A former literary editor of the now-defunct Independent newspaper, Winder is also the author of Hell for Leather: A Modern Cricket Journey. I’m not familiar with that title but I feel I now have to seek it out. He gives few clues about his own Wisden collection, if any, but he writes as someone with a real feel for the game. And as he says in his introduction, the almanack “certainly assumes a keen interest in cricket, but it also (perhaps even more intensely) appeals to the bibliophile, the reader whose first love is books. It is certainly true that the almanack has taken on a more literary quality in recent years – much of the writing is of the highest standard. Almost every notable writer in the game has written for Wisden at one time or another.

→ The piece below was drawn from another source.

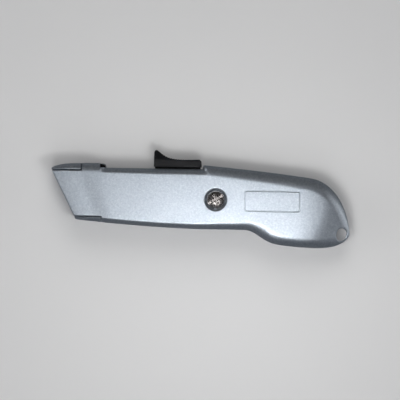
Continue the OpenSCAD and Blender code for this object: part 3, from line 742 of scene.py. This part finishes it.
LABEL_LINES_X = [(LABEL[0] + s * (LABEL_L - GROOVE_W) / 2, 0.5, 0.13) for s in (-1, 1)]
LABEL_LINES_Y = [(LABEL[1] + s * (LABEL_H - GROOVE_W) / 2, 0.5, 0.13) for s in (-1, 1)]
XS = axis(NOSE_X - 1, TAIL_X + 1, casing_x, LABEL_LINES_X
          + [(RAIL_FRONT, 1.5, 0.25), (RAIL_REAR, 0.8, 0.25), (BLOCK_X[0], 0.5, 0.25),
             (-COUNTERBORE_R, 0.6, 0.22), (COUNTERBORE_R, 0.6, 0.22)])
YS = axis(BELLY_Y - 1, RAIL_Y + HUMP_RISE + 1, 0.45, LABEL_LINES_Y
          + [(TOP_TAB[1], 0.6, 0.2), (BOTTOM_TAB[1], 0.6, 0.2), (RAIL_Y, 0.6, 0.25)])
NEAR_ZS = axis(MID - 0.6, BODY_T + 0.6, 0.42,
               [(MID + SEAM, 0.5, 0.22), (SEAT_Z - WEB_T, 0.2, 0.15), (BODY_T - 0.3, 0.5, 0.13)])
FAR_ZS = axis(-0.6, BODY_T + 0.2, 0.45, [(MID - SEAM, 0.5, 0.22), (0.0, 0.3, 0.25)])

field_piece("near_casing_shell", near_field, (XS, YS, NEAR_ZS), "near_body", "near_casing",
            PAINT)
field_piece("far_casing_shell", far_field, (XS, YS, FAR_ZS), "far_body", "far_casing",
            PAINT)


# ---------------------------------------------------------------------------------------------
# Thumb button
# ---------------------------------------------------------------------------------------------
RAMP = bezier([(BUTTON_FRONT + 2.3, CREST_Y - 0.6), (BUTTON_FRONT + 7, CREST_Y - 4.4),
               (BUTTON_FRONT + 9, BASE_Y + 3.5), (BUTTON_REAR - 1.2, BASE_Y + 4.2)], 60)
BUTTON_SHAPE = np.vstack([
    [(BUTTON_FRONT, BASE_Y), (BUTTON_FRONT + 0.1, CREST_Y - 1.3),
     (BUTTON_FRONT + 0.45, CREST_Y - 0.4), (BUTTON_FRONT + 1.1, CREST_Y),
     (BUTTON_FRONT + 1.8, CREST_Y - 0.2)],
    RAMP,
    [(BUTTON_REAR - 1.2, BASE_Y + 4.2), (BUTTON_REAR - 0.2, BASE_Y + 3.2), (BUTTON_REAR, BASE_Y)],
])
BUTTON_TABLE = Table((BUTTON_FRONT - 2, BASE_Y - 2), (BUTTON_REAR + 2, CREST_Y + 2), 0.1,
                     lambda x, y: polygon_distance(BUTTON_SHAPE, x, y))
RAMP_TABLE = Table((BUTTON_FRONT - 2, BASE_Y - 2), (BUTTON_REAR + 2, CREST_Y + 2), 0.1,
                   lambda x, y: -np.abs(polygon_distance(
                       np.vstack([RAMP, RAMP[::-1] + (0, -0.01)]), x, y)))


def ramp_length(x):
    """Distance along the ramp from the crest."""
    steps = np.hypot(*np.diff(RAMP, axis=0).T)
    return np.interp(x, RAMP[:, 0], np.concatenate([[0], np.cumsum(steps)]))


def button_field(x, y, z):
    side = BUTTON_W - np.abs(z - MID)
    body = BUTTON_TABLE(x, y)
    # the thumb ridge narrows above the side faces
    ridge_y = BASE_Y + 3.6 + np.clip((BUTTON_FRONT + 9 - x) / 9, 0, 1) * 0.6
    lean = side - np.maximum(y - ridge_y, 0) * 0.42
    grip = 0.16 * np.sin(ramp_length(x) * 2 * math.pi / 1.25)
    span = ramp(ramp_length(x), 1.2, 2.4) * (1 - ramp(ramp_length(x), 15.5, 17.5))
    near_ramp = np.maximum(0, 1 + RAMP_TABLE(x, y) / 0.8) * (side > 0.4)
    body = body + np.minimum(grip, 0.05) * span * near_ramp
    f = smin(body, lean, 0.7)
    f = smin(f, y - BASE_Y, 0.4)
    stem = brick(x, y, z, (STEM_X - STEM_L / 2, FLANGE_Y + 0.3, MID - STEM_T / 2),
                 (STEM_X + STEM_L / 2, BASE_Y + 1, MID + STEM_T / 2), 0.25)
    skirt = brick(x, y, z, (BUTTON_FRONT + SKIRT_GAP, RAIL_Y - 0.4, MID - STEM_T / 2),
                  (BUTTON_REAR - SKIRT_GAP, BASE_Y + 1, MID + STEM_T / 2), 0.2)
    stem = np.maximum(stem, skirt)
    foot_y = FLANGE_Y - 0.9
    neck = brick(x, y, z, (STEM_X - 4, foot_y, MID - STEM_T / 2),
                 (STEM_X + 4, BASE_Y, BLADE_Z - 0.3), 0.2)
    foot = brick(x, y, z, (STEM_X - 4, foot_y, MID - 3.2),
                 (STEM_X + 4, foot_y + 1.3, BLADE_Z - 0.3), 0.2)
    tooth = np.minimum(convex(x, y, [
        (STEM_X - 1, foot_y + 0.8), (STEM_X + 1, foot_y + 0.8), (STEM_X + 0.8, STRIP_LOW[1] - 0.3),
        (STEM_X - 0.8, STRIP_LOW[1] - 0.3)]), slab(z, MID - 3.2, MID - STEM_T / 2 + 0.3))
    f = smax(f, np.maximum(np.maximum(stem, neck), smax(foot, tooth, 0.2)), 0.15)
    pin = np.maximum(np.abs(y - (FLANGE_Y + 1.9)) - 0.3, 0)
    return smin(f, -(0.8 - np.hypot(x - STEM_X, pin)), 0.1)


field_piece(
    "thumb_button_moulding", button_field,
    (axis(BUTTON_FRONT - 0.6, BUTTON_REAR + 0.6, 0.24),
     axis(FLANGE_Y - 1.6, CREST_Y + 0.6, 0.2),
     axis(MID - BUTTON_W - 0.5, MID + BUTTON_W + 0.5, 0.24)),
    "button", "thumb_button", BLACK)


# ---------------------------------------------------------------------------------------------
# Casing screw: pan head with a slot and a cross recess, and a cut thread
# ---------------------------------------------------------------------------------------------
def screw_field(x, y, z):
    r = np.hypot(x, y)
    dome = SCREW_TOP - 1.15 * (r / HEAD_R) ** 2
    head = smin(smin(HEAD_R - r, dome - z, 0.5), z - SEAT_Z, 0.25)
    pitch = 0.8
    turn = z / pitch - np.arctan2(y, x) / (2 * math.pi)
    tooth = np.abs(turn - np.round(turn)) * 2
    thread_top = SEAT_Z - WEB_T - 5.3
    depth = np.where(z < thread_top, 0.42, 0.0)
    radius = np.where(z < thread_top, SHANK_R - 0.05, SHANK_R)
    groove = slab(z, thread_top, thread_top + 0.9)
    shank = radius - depth * tooth - r
    shank = np.minimum(shank, np.where(groove > 0, SHANK_R - 0.5 - r, FAR_AWAY))
    shank = smin(shank, z - SCREW_TIP, 0.2)
    shank = np.minimum(shank, (z - SCREW_TIP) * 0.8 + SHANK_R - 0.6 - r)
    f = np.maximum(head, np.minimum(shank, SEAT_Z + 0.5 - z))
    c, s = math.cos(math.radians(30)), math.sin(math.radians(30))
    along, across = x * c + y * s, -x * s + y * c
    slot = np.minimum(0.65 - np.abs(across), z - (SCREW_TOP - 1.1))
    f = smin(f, -slot, 0.15)
    depth_down = SCREW_TOP - z
    arm = 2.7 - 0.45 * depth_down
    wide = 0.78 - 0.14 * depth_down
    cross = np.maximum(np.minimum(arm - np.abs(along), wide - np.abs(across)),
                       np.minimum(arm - np.abs(across), wide - np.abs(along)))
    cross = np.maximum(cross, 1.5 - 0.3 * depth_down - r)
    cross = np.minimum(cross, z - (SCREW_TOP - 1.5))
    return smin(f, -cross, 0.12)


field_piece(
    "casing_screw_turned", screw_field,
    (axis(-HEAD_R - 0.4, HEAD_R + 0.4, 0.15), axis(-HEAD_R - 0.4, HEAD_R + 0.4, 0.15),
     axis(SCREW_TIP - 0.4, SCREW_TOP + 0.4, 0.16)),
    "screw", "casing_screw", SCREW_STEEL)


# ---------------------------------------------------------------------------------------------
# Better materials on the carried-over CAD nodes
# ---------------------------------------------------------------------------------------------
CARRIED = {
    "index_strip": BLACK, "spare_blade_tray": BLACK, "blade_carrier": ALLOY,
    "threaded_insert": BRASS, "screw_retainer": SPRING_STEEL, "button_spring": SPRING_STEEL,
    "spare_blade_clip": SPRING_STEEL, "blade_pins": PIN_STEEL, "button_pin": PIN_STEEL,
    "spring_rivet": PIN_STEEL, "clip_rivet": PIN_STEEL, "utility_blade": BLADE_STEEL,
}
CARRIED.update({f"spare_blade_{i}": BLADE_STEEL for i in range(1, 6)})
for node, material in CARRIED.items():
    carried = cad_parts[node]
    if not carried.material_slots:
        carried.data.materials.append(material)
    for material_slot in carried.material_slots:
        material_slot.material = material


# ---------------------------------------------------------------------------------------------
# Floor, light and camera
# ---------------------------------------------------------------------------------------------
def floor():
    m = Nodes("pale_floor", (0.80, 0.80, 0.80), 0.0, 0.9, Specular_IOR_Level=0.1)
    m.color(m.mix(m.map(m.noise(3, 2, 0.5), 0.3, 0.7, 0, 1), (0.79, 0.79, 0.79),
                  (0.81, 0.81, 0.81)))
    size = 3.0
    mesh = bpy.data.meshes.new("floor")
    mesh.from_pydata([(-size, -size, 0), (size, -size, 0), (size, size, 0), (-size, size, 0)], [],
                     [(0, 1, 2, 3)])
    mesh.materials.append(m.material)
    plane = bpy.data.objects.new("floor", mesh)
    bpy.context.scene.collection.objects.link(plane)
    plane.location.z = -0.0002
    plane.visible_glossy = False       # the paint doesn't mirror the floor


def lamp(name, place, target, size, power):
    data = bpy.data.lights.new(name, "AREA")
    data.shape = "RECTANGLE"
    data.size, data.size_y = size
    data.energy = power
    obj = bpy.data.objects.new(name, data)
    bpy.context.scene.collection.objects.link(obj)
    obj.location = place
    obj.rotation_euler = (Vector(target) - Vector(place)).to_track_quat("-Z", "Y").to_euler()
    obj.visible_camera = False
    return obj


floor()
lamp("soft_box", (0.02, -0.17, 0.75), (0.0, 0.0, 0.0), (0.50, 0.26), 0.78)
lamp("near_glow", (0.008, -0.050, 0.20), (0.006, -0.02, 0.0), (0.08, 0.045), 0.106)
for end, height, power in ((-1, 0.55, 3.0), (1, 0.26, 1.7)):
    lamp(f"end_light_{end}", (1.1 * end, 0.0, height), (0, 0, 0), (1.0, 0.5), power)
# two lamps that light the floor and are hidden from the gloss of the paint
for side, power in ((-1, 2.9), (1, 5.0)):
    floor_lamp = lamp(f"floor_lamp_{side}", (0, 0.9 * side, 0.9), (0, 0, 0), (0.9, 0.9), power)
    floor_lamp.visible_glossy = False


def studio_world():
    """Dark surroundings: bluish towards -Y, neutral towards +Y, lighter below the horizon."""
    world = bpy.data.worlds.new("studio")
    bpy.context.scene.world = world
    world.use_nodes = True
    tree = world.node_tree
    direction = tree.nodes.new("ShaderNodeTexCoord")
    split = tree.nodes.new("ShaderNodeSeparateXYZ")
    tree.links.new(direction.outputs["Generated"], split.inputs[0])

    def mapped(axis_name, low, high):
        m = tree.nodes.new("ShaderNodeMapRange")
        m.inputs["From Min"].default_value, m.inputs["From Max"].default_value = low, high
        tree.links.new(split.outputs[axis_name], m.inputs["Value"])
        return m.outputs["Result"]

    def mixed(factor, second):
        m = tree.nodes.new("ShaderNodeMix")
        m.data_type = "RGBA"
        m.inputs[7].default_value = (*second, 1)
        tree.links.new(factor, m.inputs[0])
        return m

    above = mixed(mapped("Y", -0.6, 0.6), (0.056, 0.053, 0.051))
    above.inputs[6].default_value = (0.038, 0.042, 0.056, 1)
    whole = mixed(mapped("Z", 0.10, -0.25), (0.11, 0.115, 0.125))
    tree.links.new(above.outputs[2], whole.inputs[6])
    tree.links.new(whole.outputs[2], tree.nodes["Background"].inputs["Color"])
    tree.nodes["Background"].inputs["Strength"].default_value = 0.9


studio_world()

KNIFE_MM, KNIFE_PX, PICTURE_PX = 155, 299.4, 400
FRAME_MM = PICTURE_PX * KNIFE_MM / KNIFE_PX      # width of the picture at the knife
SENSOR_MM = 36
CAMERA_AT = (-8.12 * MM, -0.35 * MM)
DISTANCE = 2.0
camera_data = bpy.data.cameras.new("camera")
camera_data.sensor_width = SENSOR_MM
camera_data.lens = SENSOR_MM * (DISTANCE - BODY_T * MM) / (FRAME_MM * MM)
camera_data.clip_start, camera_data.clip_end = 0.05, 20
camera = bpy.data.objects.new("camera", camera_data)
bpy.context.scene.collection.objects.link(camera)
camera.location = (*CAMERA_AT, DISTANCE)
camera.rotation_euler = (0, 0, math.radians(1.0))
bpy.context.scene.camera = camera
bpy.context.scene.view_settings.view_transform = "Standard"
bpy.context.scene.view_settings.look = "None"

‘The Little Wonder’ here has a double meaning of course. John Wisden, known by that soubriquet during his playing days, was a diminutive all-rounder who played for Sussex as well as his own United All-England Eleven. Retiring in his late thirties, he set up a shop in Cranbourn Street in London (near Leicester Square) – itself long gone although a bats-and-stumps logo can still be seen above the fast-food kiosk that now stands in its place. The almanack, which first appeared in 1864, ran to just 112 pages and cost a shilling (oh for a time machine!) and which contained all manner of irrelevant information, appeared as much as anything to publicise the equipment business, to which Wisden devoted most of his time. Advertisements for his products would appear for decades to come in its pages.

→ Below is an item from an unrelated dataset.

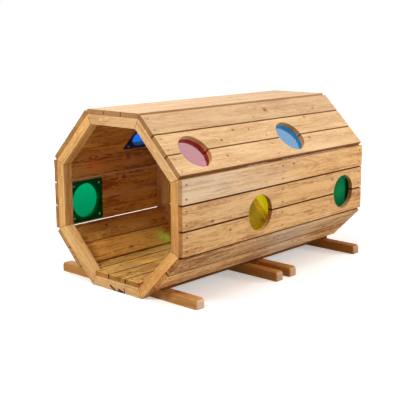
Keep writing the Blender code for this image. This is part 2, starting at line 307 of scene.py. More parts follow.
# Stain and dent round nails that stand in rows: the plank's coordinates are folded onto one nail by absolute
# values, and the mask falls off with the distance to it, longer along the grain than across. Only the face
# has them.
def makeNailStain():
    tree, given, result = newGroup("nailStain", {
        "Vector": (0, 0, 0), "RowOne": 0, "RowTwo": 0, "AcrossOne": 0, "AcrossTwo": 0,
    }, ["Stain", "Dent"])
    along, across, depth = split(tree, given["Vector"])
    length = maths(tree, "ABSOLUTE", along)
    gaps = []
    for value, ways in ((length, ("RowOne", "RowTwo")), (across, ("AcrossOne", "AcrossTwo"))):
        near = [maths(tree, "ABSOLUTE", minus(tree, value, given[way])) for way in ways]
        gaps.append(maths(tree, "MINIMUM", *near))
    smear = times(tree, gaps[0], stainLook["smear"])
    distance = vectorMaths(tree, "LENGTH", combine(tree, smear, gaps[1], 0.0))
    uneven = wobble(tree, given["Vector"], stainLook["noise"])
    distance = timesPlus(tree, uneven, stainLook["uneven"], distance)
    face = maths(tree, "GREATER_THAN", depth, 0.0)
    for mask, levels in (("Stain", stainLook["stain"]), ("Dent", stainLook["dent"])):
        feed(tree, times(tree, ramp(tree, distance, *levels), face), result[mask])
    return tree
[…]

Although its founder was a proud professional, under editor WH Knight the book soon set out its stall to concentrate on the ‘gentleman’s’ side of the game – the public schools, universities and private clubs. County cricket was in its infancy in 1864, and Test cricket more than a decade away, so the amateur game was very much to the fore – and many would say it would stay that way for a century. Even WG Grace, the superstar of Wisden‘s first forty years, often received faint and somewhat grudging praise for his achievements, the underlying feeling being that there was something rather vulgar about a man who obviously made a good living from playing cricket.

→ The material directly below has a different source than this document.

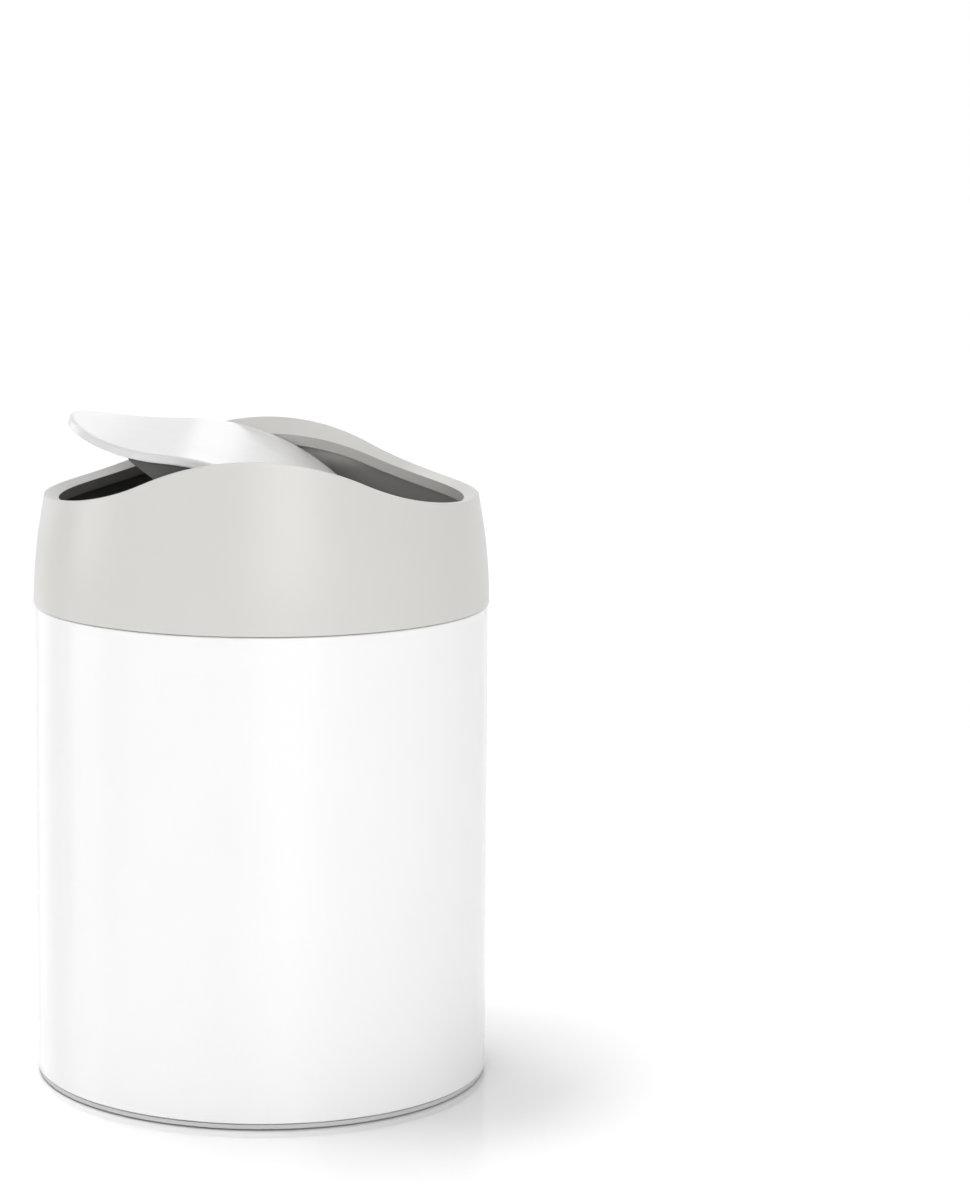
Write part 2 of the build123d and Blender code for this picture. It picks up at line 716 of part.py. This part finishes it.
# ---- pivot: at each end a steel pin, fast in the lid base, a washer on it and a bush in the ear
for end, side in ends.items():
    with BuildPart() as pin:
        pin_end_y = barrel_radius_at(collar_wall, pivot_z) - pin_end_gap
        with BuildSketch(across(lid_side, side, boss_inner_y - pin_head)):
            Circle(pin_head_radius)
        extrude(amount=-side * pin_head)
        with BuildSketch(across(lid_side, side, boss_inner_y)):
            Circle(pin_radius)
        extrude(amount=-side * (pin_end_y - boss_inner_y))
    pieces[f"pivot_pin_{end}"] = pin

    with BuildPart() as washer:
        with BuildSketch(across(lid_side, side, base_end_y + press_gap)):
            Circle(washer_radius)
            Circle(pin_radius + press_gap, mode=Mode.SUBTRACT)
        extrude(amount=-side * washer_thickness)
    pieces[f"thrust_washer_{end}"] = washer

    with BuildPart() as bush:
        bush_end_y = barrel_radius_at(carrier_inset, pivot_z) - bush_set_back
        with BuildSketch(across(Plane.XZ, side, bush_inner_y)):
            with Locations((0, pivot_z)):
                Circle(bush_flange_radius)
        extrude(amount=-side * bush_flange)
        with BuildSketch(across(Plane.XZ, side, ear_face_y)):
            with Locations((0, pivot_z)):
                Circle(bush_radius)
        extrude(amount=-side * (bush_end_y - ear_face_y))
        with BuildSketch(Plane.XZ):
            with Locations((0, pivot_z)):
                Circle(pin_radius + pin_running_clearance)
        extrude(amount=reach, both=True, mode=Mode.SUBTRACT)
    pieces[f"pivot_bush_{end}"] = bush

# ---- stop sleeves: rubber on the pegs that meet the ears' ribs at each end of the swing
with BuildPart() as stop_sleeves:
    for side in ends.values():
        with BuildSketch(across(lid_side, side, base_end_y + press_gap)):
            with Locations((0, -stop_peg_drop)):
                Circle(sleeve_radius)
                Circle(stop_peg_radius + press_gap, mode=Mode.SUBTRACT)
        extrude(amount=-side * (bush_inner_y - base_end_y - press_gap))
pieces["stop_sleeves"] = stop_sleeves

os.makedirs("parts", exist_ok=True)
for name, piece in pieces.items():
    piece.part.label = name
    export_step(piece.part, f"parts/{name}.step")
    print(name, len(piece.part.solids()), round(piece.part.volume, 1))
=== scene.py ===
import json
import math

import bpy
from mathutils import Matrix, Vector

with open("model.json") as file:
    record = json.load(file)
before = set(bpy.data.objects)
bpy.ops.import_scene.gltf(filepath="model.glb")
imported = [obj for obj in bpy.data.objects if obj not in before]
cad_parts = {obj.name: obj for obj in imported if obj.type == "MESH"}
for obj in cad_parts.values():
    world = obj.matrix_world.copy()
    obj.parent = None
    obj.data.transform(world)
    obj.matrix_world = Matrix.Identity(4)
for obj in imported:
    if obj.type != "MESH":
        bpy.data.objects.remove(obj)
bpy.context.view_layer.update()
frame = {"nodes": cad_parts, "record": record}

# ---- camera: metres and degrees, with millimetres for its lens and sensor
CAMERA_DISTANCE = 0.996  # from the can's axis
CAMERA_HEIGHT = 0.2968
CAMERA_AZIMUTH = 2.28
CAMERA_PITCH = 5.98
CAMERA_LENS = 104.67
CAMERA_SENSOR = 36.0
CAMERA_SHIFT_X = 0.1884
CAMERA_SHIFT_Y = -0.15
CAMERA_CLIP = (0.01, 20.0)

# ---- finishes
MICRON = 0.000001
WHITE = (1, 1, 1, 1)
NOISE_SPREAD = (0.25, 0.75)  # the part of 0 to 1 that noise mostly keeps to

# ---- painted shade on the collar's inner faces, which makes them darker than its outside
INNER_FACING = (0.86, 0.96)  # how squarely a face looks at the axis as this begins, and where it is complete
INNER_WALL = (0.0602, 0.0612)  # radii over which the lip's face gives way to the wall under it
# painted shade: how much of its colour the lip's face keeps, and the wall in the shade under the lip
LIP_PAINTED_SHADE = 0.78
WALL_PAINTED_SHADE = 0.38

# ---- floor
FLOOR_HALF_WIDTH = 6.0
FLOOR_COLOUR = (0.8, 0.8, 0.8, 1)
FLOOR_ROUGHNESS = 0.1
FLOOR_FADE = (0.4, 1.8)  # distances from the can over which the floor takes on its own white
FLOOR_LIFT = (0.0, 0.3)  # how much of that white it shows at each of them

# ---- light
SEEN_RAYS = ("Is Camera Ray", "Is Glossy Ray", "Is Transmission Ray")
WORLD_LIGHT = 0.18
BACKDROP_LIGHT = 1.0
LAMP_TARGET = (0, 0, 0.1)
LAMP_DISTANCE = 1.8


def make_camera():
    data = bpy.data.cameras.new("camera")
    data.sensor_width = CAMERA_SENSOR
    data.lens = CAMERA_LENS
    data.shift_x = CAMERA_SHIFT_X
    data.shift_y = CAMERA_SHIFT_Y
    data.clip_start, data.clip_end = CAMERA_CLIP
    camera = bpy.data.objects.new("camera", data)
    azimuth = math.radians(CAMERA_AZIMUTH)
    camera.location = (
        CAMERA_DISTANCE * math.sin(azimuth),
        -CAMERA_DISTANCE * math.cos(azimuth),
        CAMERA_HEIGHT,
    )
    camera.rotation_euler = (math.radians(90 - CAMERA_PITCH), 0, azimuth)
    bpy.context.collection.objects.link(camera)
    bpy.context.scene.camera = camera


def srgb(r, g, b):
    """A colour given as it shows on screen, 0 to 255."""

    def linear(value):
        value /= 255
        return value / 12.92 if value <= 0.04045 else ((value + 0.055) / 1.055) ** 2.4

    return (linear(r), linear(g), linear(b), 1.0)


def ray_share(tree):
    """1 on rays that see a thing directly, in a gloss or through glass, and 0 on all others."""
    path = tree.nodes.new("ShaderNodeLightPath")
    total = path.outputs[SEEN_RAYS[0]]
    for kind in SEEN_RAYS[1:]:
        larger = tree.nodes.new("ShaderNodeMath")
        larger.operation = "MAXIMUM"
        tree.links.new(total, larger.inputs[0])
        tree.links.new(path.outputs[kind], larger.inputs[1])
        total = larger.outputs[0]
    return total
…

Mention of Grace is a reminder of the almanack’s extraordinary sense of timing – it appeared just as ‘the Doctor’ was beginning his astonishing career, and also as over-arm bowling was legalised – for many the beginning of the modern game. The one hundredth issue, in 1963, saw the beginning of one-day county cricket and the abolition of the distinction between amateurs and professionals. The mind boggles at what 2063 may bring …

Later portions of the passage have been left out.